NG: No, I’m hell-bent on buying a super yacht.
MM: Is that a joke or are you going to do that?
NG: No! I want to call it ‘Mega Mega White Thing’. I am.
MM: Because we spoke about this, and I thought it was a joke
NG: No it’s not a joke. No no no. I love being at sea, I love it. Ironically I can’t swim but there’s nothing better than horsing around on a boat.
MM: When you say I love being at sea, you’ve never, you’ve only been at sea on a nice yacht in nice weather
NG: Let me qualify this, not in a dingy, not sailing around the world with a tin of beans, someone else’s super yacht with a chef and all that.
MM: If the weather’s bad and you’re on a super yacht, it’s still bad isn’t it, you’re still rocking all over the place
NG: Not on mine it won’t be, because I’ll say to the captain, “El Capitano, let’s go to the nearest port.” Drop anchor and just go, and go and have it wrong.
MM: So would most of the partying be on the yacht?
NG: Non-stop party for five years.
MM: On the yacht or at the sort of harbours and places like Saint-Tropez
NG: It would probably be split equally, a lot of partying on the boat
MM: Would you let randoms come back on the boat?
NG: Well if by randoms you mean fit birds, then yes. If by randoms you mean fellas, then probably not.
NG: There won’t be many rules on the boat apart from, you know don’t make a mess.
MM: Do you tell people that as they come up the gangplank. Right…
NG: No there will be a big flashing sign. Don’t make a mess, or thou shalt walk the plank!
MM: Would you ever go on a jet ski?
NG: Never been on a jet ski
MM: Because you can’t swim, but even with a life jacket?

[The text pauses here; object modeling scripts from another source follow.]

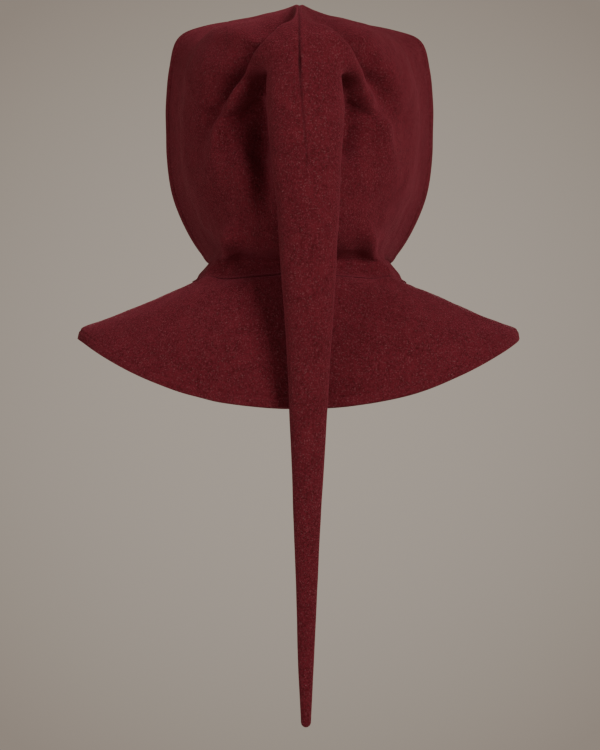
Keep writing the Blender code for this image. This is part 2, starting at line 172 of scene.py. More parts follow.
# The turned hem at the face, in millimetres from its edge
HEM_FOLD = 8.0
HEM_SLOPE = 1.5
HEM_THIN_SLOPE = 1.0
HEM_SWELL = 0.6
HEM_STITCH_DEPTH = 0.3
HEM_STITCH_HALF_WIDTH = 1.3

# The cloth's edges are rounded, and it is smoothed near the tail's root but not on its seams.
EDGE_ROUND = 1.5
EDGE_STEPS = 3
EDGE_ANGLE = 80
ROOT_EASED = (5.0, 20.0)
SEAM_KEPT = (2.0, 7.0)
EASE_STEPS = 14
EASE_SHARE = 0.5
LEAST_EASE, LEAST_NEAR = 0.01, 0.02

# Points closer than WELD become one, and those nearer the middle than ON_MIDDLE lie on it, in
# millimetres. Rows closer than SAME_ROW are the same, and TINY keeps a division from 0.
WELD = 0.02
ON_MIDDLE = 1e-6
SAME_ROW = 0.001
TINY = 1e-9
# How many points the lines, the folds' lines and the root's ring are worked out with
LINE_POINTS = 301
FOLD_POINTS = 61
RING_POINTS = 49

# Soft unevenness of the cloth: its waves run in this many directions, and their sizes vary.
WAVE_DIRECTIONS = 8
WAVE_SIZE_SHARES = (0.7, 1.4)


def smooth_step(value, low, high):
    """A soft change: 0 up to low, 1 from high, between them 3t^2 - 2t^3 of the share t."""
    share = np.clip((value - low) / (high - low), 0, 1)
    return share * share * (3 - 2 * share)


def bump(distance, half_width):
    """A bell of height 1: e to the power of minus half the square of distance by half_width."""
    return np.exp(-((distance / half_width) ** 2) / 2)


def filled_in(table, at):
    """The table's columns as smooth functions of its first one, read at each place in at.

    Between two rows it is the cubic with both values and both slopes, where a row's slope is
    that of the parabola through it and its neighbours.
    """
    knots, values = np.array(table, float)[:, 0], np.array(table, float)[:, 1:]
    slopes = np.gradient(values, knots, axis=0)
    index = np.clip(np.searchsorted(knots, at, side="right") - 1, 0, len(knots) - 2)
    width = (knots[index + 1] - knots[index])[:, None]
    t = (at - knots[index])[:, None] / width
    return (
        (2 * t**3 - 3 * t**2 + 1) * values[index]
        + (t**3 - 2 * t**2 + t) * slopes[index] * width
        + (3 * t**2 - 2 * t**3) * values[index + 1]
        + (t**3 - t**2) * slopes[index + 1] * width
    )


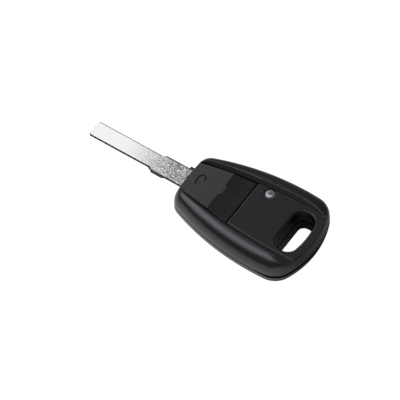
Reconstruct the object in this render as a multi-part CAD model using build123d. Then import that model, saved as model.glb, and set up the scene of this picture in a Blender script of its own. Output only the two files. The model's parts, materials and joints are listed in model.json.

NG: Uhm, I’ve often seen people messing around on them and I thought, I’d probably be able to do that, but I dono. You hear horror stories about people breaking their collarbones and all that
MM: I think if you can’t swim should stay away from it
NG: The selling of the copyright, yeah I’m interested in selling it. Only to further my fantasy of buying a super yacht.
MM: Can you afford a super yacht now? I’m sure you could.
MM: You can afford to rent one?
NG: Maybe I suppose…No they’re like a lot of money. The ones I’m talking about…
MM: 100 million?
NG: About that yeah, you’d say that.